◆ **Required work**
Please give the data below again in full, exactly as it stands.

◆ **Dataset content**
____________

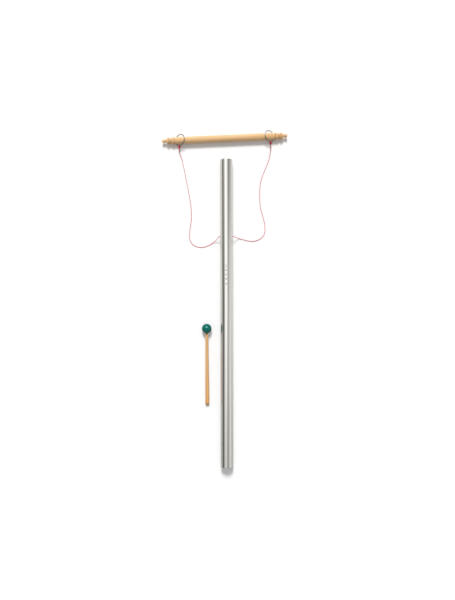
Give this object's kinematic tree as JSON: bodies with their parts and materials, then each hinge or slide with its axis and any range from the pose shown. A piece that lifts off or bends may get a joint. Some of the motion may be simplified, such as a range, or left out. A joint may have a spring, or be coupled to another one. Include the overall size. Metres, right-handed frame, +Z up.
{
  "type": "tuning pipe",
  "caption": "Tuned aluminium pipe hung on a thin cord from a turned wooden handle with wire rings, with a ball-headed mallet beside it.",
  "frame": {"origin": "middle of the pipe's underside, where it lies on the table", "axes": "+Y along the pipe towards the handle, +Z up from the table, +X to the right as the picture shows it"},
  "size_m": [0.3278, 0.8792, 0.032],
  "materials": {
    "drawn_aluminium": "drawn and polished along its length",
    "beech": "turned and satin varnished",
    "stick_beech": "turned and oiled",
    "nickelled_steel": "nickelled wire",
    "red_cord": "twisted cord",
    "green_lacquer": "glossy green lacquer"
  },
  "bodies": {
    "pipe": {"pipe": "drawn_aluminium"},
    "suspension": {"cord": "red_cord"},
    "handle": {"handle_bar": "beech"},
    "left_ring": {"left_ring": "nickelled_steel", "left_knot": "red_cord"},
    "right_ring": {"right_ring": "nickelled_steel", "right_knot": "red_cord"},
    "mallet": {"mallet_stick": "stick_beech", "mallet_ball": "green_lacquer"}
  },
  "joints": [
    {"name": "suspension_lift", "type": "hinge", "parent": "pipe", "child": "suspension", "pos_m": [0, 0.2, 0.016], "axis": [1, 0, 0], "range_deg": [0, 175]},
    {"name": "handle_roll", "type": "hinge", "parent": "suspension", "child": "handle", "pos_m": [-0.0039, 0.4574, 0.0098], "axis": [0.9991, 0.0419, 0], "continuous": true},
    {"name": "left_ring_tilt", "type": "hinge", "parent": "suspension", "child": "left_ring", "pos_m": [-0.12104, 0.45368, 0.0098], "axis": [-0.0976, -0.9952, 0], "range_deg": [0, 106.7]},
    {"name": "right_ring_tilt", "type": "hinge", "parent": "suspension", "child": "right_ring", "pos_m": [0.11318, 0.4635, 0.0098], "axis": [-0.1461, 0.9893, 0], "range_deg": [0, 106.7]},
    {"name": "mallet_strike", "type": "hinge", "parent": "pipe", "child": "mallet", "pos_m": [-0.05105, -0.24094, 0], "axis": [0, 0, -1], "range_deg": [-25, 6.5]}
  ]
}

____________

◆ **Exercise answer**
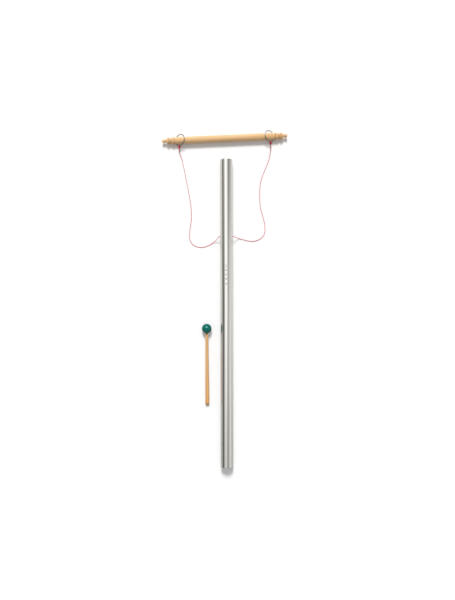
Give this object's kinematic tree as JSON: bodies with their parts and materials, then each hinge or slide with its axis and any range from the pose shown. A piece that lifts off or bends may get a joint. Some of the motion may be simplified, such as a range, or left out. A joint may have a spring, or be coupled to another one. Include the overall size. Metres, right-handed frame, +Z up.
{
  "type": "tuning pipe",
  "caption": "Tuned aluminium pipe hung on a thin cord from a turned wooden handle with wire rings, with a ball-headed mallet beside it.",
  "frame": {"origin": "middle of the pipe's underside, where it lies on the table", "axes": "+Y along the pipe towards the handle, +Z up from the table, +X to the right as the picture shows it"},
  "size_m": [0.3278, 0.8792, 0.032],
  "materials": {
    "drawn_aluminium": "drawn and polished along its length",
    "beech": "turned and satin varnished",
    "stick_beech": "turned and oiled",
    "nickelled_steel": "nickelled wire",
    "red_cord": "twisted cord",
    "green_lacquer": "glossy green lacquer"
  },
  "bodies": {
    "pipe": {"pipe": "drawn_aluminium"},
    "suspension": {"cord": "red_cord"},
    "handle": {"handle_bar": "beech"},
    "left_ring": {"left_ring": "nickelled_steel", "left_knot": "red_cord"},
    "right_ring": {"right_ring": "nickelled_steel", "right_knot": "red_cord"},
    "mallet": {"mallet_stick": "stick_beech", "mallet_ball": "green_lacquer"}
  },
  "joints": [
    {"name": "suspension_lift", "type": "hinge", "parent": "pipe", "child": "suspension", "pos_m": [0, 0.2, 0.016], "axis": [1, 0, 0], "range_deg": [0, 175]},
    {"name": "handle_roll", "type": "hinge", "parent": "suspension", "child": "handle", "pos_m": [-0.0039, 0.4574, 0.0098], "axis": [0.9991, 0.0419, 0], "continuous": true},
    {"name": "left_ring_tilt", "type": "hinge", "parent": "suspension", "child": "left_ring", "pos_m": [-0.12104, 0.45368, 0.0098], "axis": [-0.0976, -0.9952, 0], "range_deg": [0, 106.7]},
    {"name": "right_ring_tilt", "type": "hinge", "parent": "suspension", "child": "right_ring", "pos_m": [0.11318, 0.4635, 0.0098], "axis": [-0.1461, 0.9893, 0], "range_deg": [0, 106.7]},
    {"name": "mallet_strike", "type": "hinge", "parent": "pipe", "child": "mallet", "pos_m": [-0.05105, -0.24094, 0], "axis": [0, 0, -1], "range_deg": [-25, 6.5]}
  ]
}